The following is the version info of perf2bolt

pkb@53cb3a5fdd24:/opt/pkb/git/hhvm-perf$ perf2bolt --version
LLVM (http://llvm.org/):
  LLVM version 14.0.1
  Optimized build with assertions.
  Default target: x86_64-unknown-linux-gnu
  Host CPU: icelake-server

BOLT revision c62053979489ccb002efe411c3af059addcb5d7d
maksfb commented 2 years ago

Thanks for the report. Please use -strict=0 option as a workaround.

aaupov commented 2 years ago

Another potential cause is the presence of split functions:

BOLT-WARNING: split function detected on input : OnUpdate_date_timezone.cold.13

BOLT is currently incompatible with the -freorder-blocks-and-partition compiler option producing split functions. Since GCC8 enables this option by default, you have to explicitly disable it by adding -fno-reorder-blocks-and-partition flag if you are compiling with GCC8 or above.

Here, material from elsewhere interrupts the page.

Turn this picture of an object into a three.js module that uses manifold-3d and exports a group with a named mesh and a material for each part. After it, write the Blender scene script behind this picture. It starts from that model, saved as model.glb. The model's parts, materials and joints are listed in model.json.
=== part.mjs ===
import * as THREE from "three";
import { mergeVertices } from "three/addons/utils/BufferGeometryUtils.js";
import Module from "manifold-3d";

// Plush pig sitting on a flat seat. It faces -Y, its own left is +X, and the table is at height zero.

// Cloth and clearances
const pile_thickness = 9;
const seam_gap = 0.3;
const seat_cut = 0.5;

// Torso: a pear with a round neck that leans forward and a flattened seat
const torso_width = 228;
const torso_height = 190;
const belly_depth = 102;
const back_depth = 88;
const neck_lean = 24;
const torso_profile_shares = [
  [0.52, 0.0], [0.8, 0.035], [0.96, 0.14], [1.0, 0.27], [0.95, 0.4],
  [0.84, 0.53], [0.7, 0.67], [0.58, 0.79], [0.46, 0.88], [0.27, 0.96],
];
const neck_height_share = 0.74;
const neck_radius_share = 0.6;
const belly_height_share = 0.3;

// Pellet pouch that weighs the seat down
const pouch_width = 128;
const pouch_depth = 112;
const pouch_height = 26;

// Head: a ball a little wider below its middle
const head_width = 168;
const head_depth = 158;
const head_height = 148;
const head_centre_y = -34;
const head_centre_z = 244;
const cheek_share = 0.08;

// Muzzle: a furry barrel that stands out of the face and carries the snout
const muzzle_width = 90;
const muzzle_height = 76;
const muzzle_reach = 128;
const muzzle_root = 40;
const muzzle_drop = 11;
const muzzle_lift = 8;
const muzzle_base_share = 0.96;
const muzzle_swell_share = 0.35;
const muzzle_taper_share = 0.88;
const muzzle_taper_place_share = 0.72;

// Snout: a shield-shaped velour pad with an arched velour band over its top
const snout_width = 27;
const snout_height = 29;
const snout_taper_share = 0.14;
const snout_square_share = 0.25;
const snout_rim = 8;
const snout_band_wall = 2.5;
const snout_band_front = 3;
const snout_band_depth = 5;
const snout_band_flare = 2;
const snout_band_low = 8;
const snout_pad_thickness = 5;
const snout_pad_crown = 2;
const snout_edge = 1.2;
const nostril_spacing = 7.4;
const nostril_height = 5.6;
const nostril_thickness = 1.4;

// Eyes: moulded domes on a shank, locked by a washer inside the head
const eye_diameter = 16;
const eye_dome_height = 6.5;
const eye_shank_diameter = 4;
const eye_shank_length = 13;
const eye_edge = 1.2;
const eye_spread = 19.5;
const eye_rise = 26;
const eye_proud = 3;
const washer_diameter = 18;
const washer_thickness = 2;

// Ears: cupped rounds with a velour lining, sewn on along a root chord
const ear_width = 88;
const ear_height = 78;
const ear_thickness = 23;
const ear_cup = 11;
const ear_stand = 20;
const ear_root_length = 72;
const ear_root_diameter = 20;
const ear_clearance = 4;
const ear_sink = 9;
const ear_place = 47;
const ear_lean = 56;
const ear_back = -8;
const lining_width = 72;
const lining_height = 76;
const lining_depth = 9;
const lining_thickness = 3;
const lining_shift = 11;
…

LeiW000 commented 2 years ago

@maksfb, thanks. I need some time to try that option. Will update you if it can work later.

@aaupov , Thanks for the quick response. I used GCC7 to build php-fpm. My understanding is that I don't have to add that flag. Am I right?

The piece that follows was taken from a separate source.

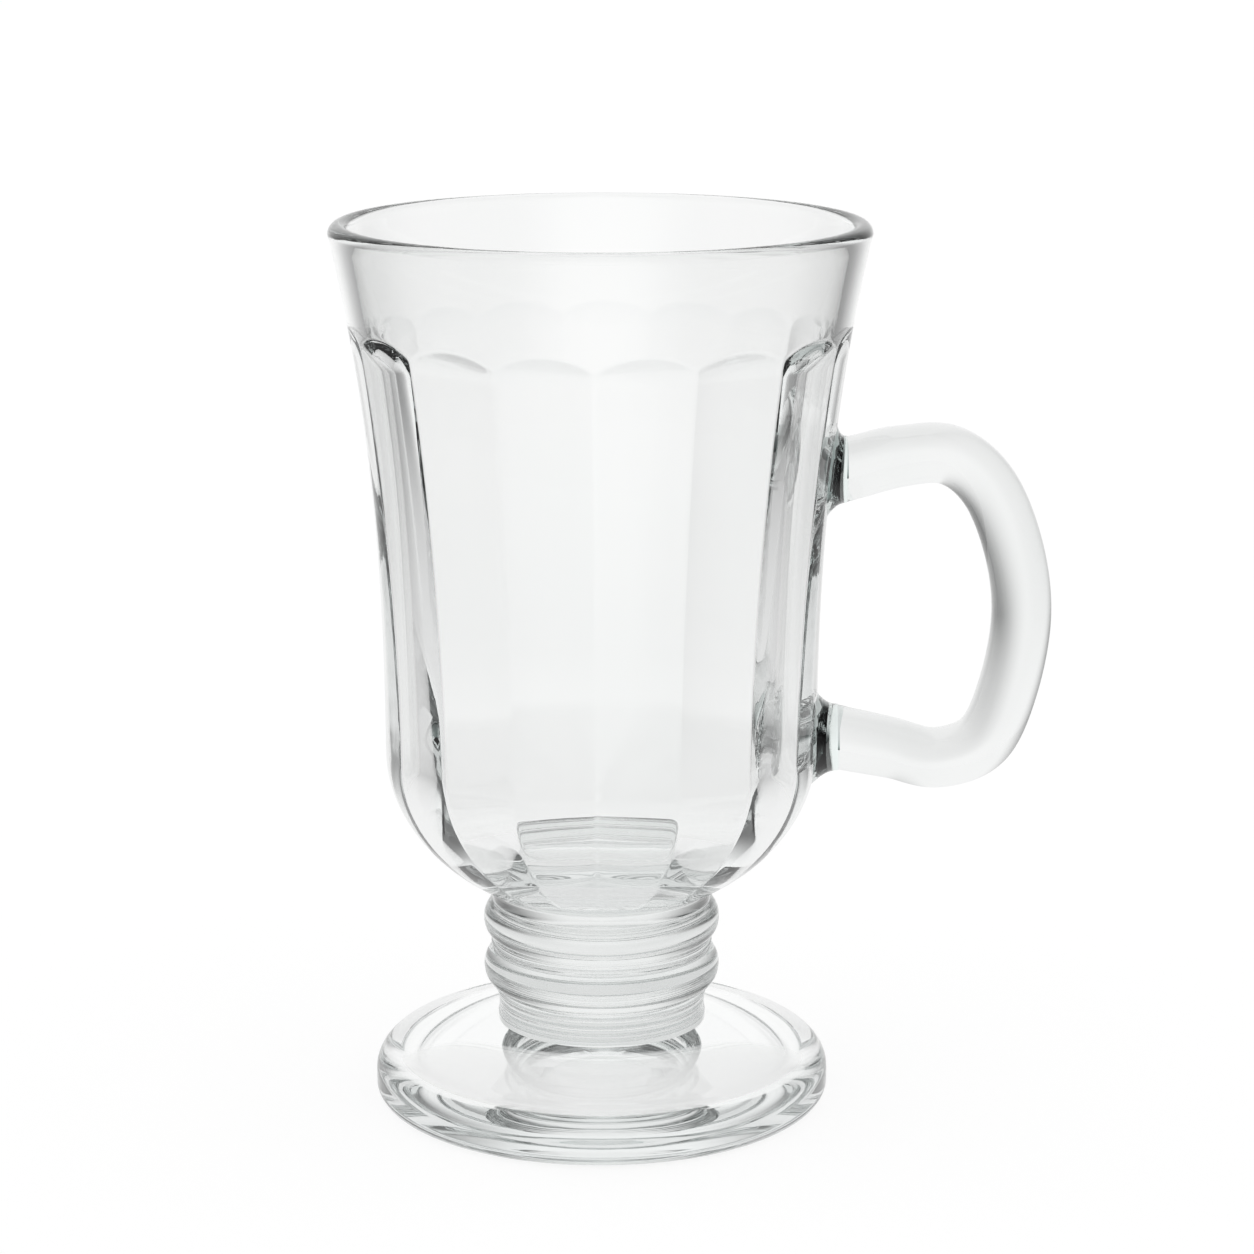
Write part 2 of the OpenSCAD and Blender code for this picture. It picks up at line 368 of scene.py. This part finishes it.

aaupov commented 2 years ago

@maksfb, thanks. I need some time to try that option. Will update you if it can work later.

@aaupov , Thanks for the quick response. I used GCC7 to build php-fpm. My understanding is that I don't have to add that flag. Am I right?

Check your compiler flags, and if they include -freorder-blocks-and-partition, just remove it. GCC7 has this optimization but doesn't enable it by default.

LeiW000 commented 2 years ago

Thanks for the report. Please use -strict=0 option as a workaround.

@maksfb , it looks the option can work as a workaround. May I know what "-strict=0" means? I don't find anything about it in the official document.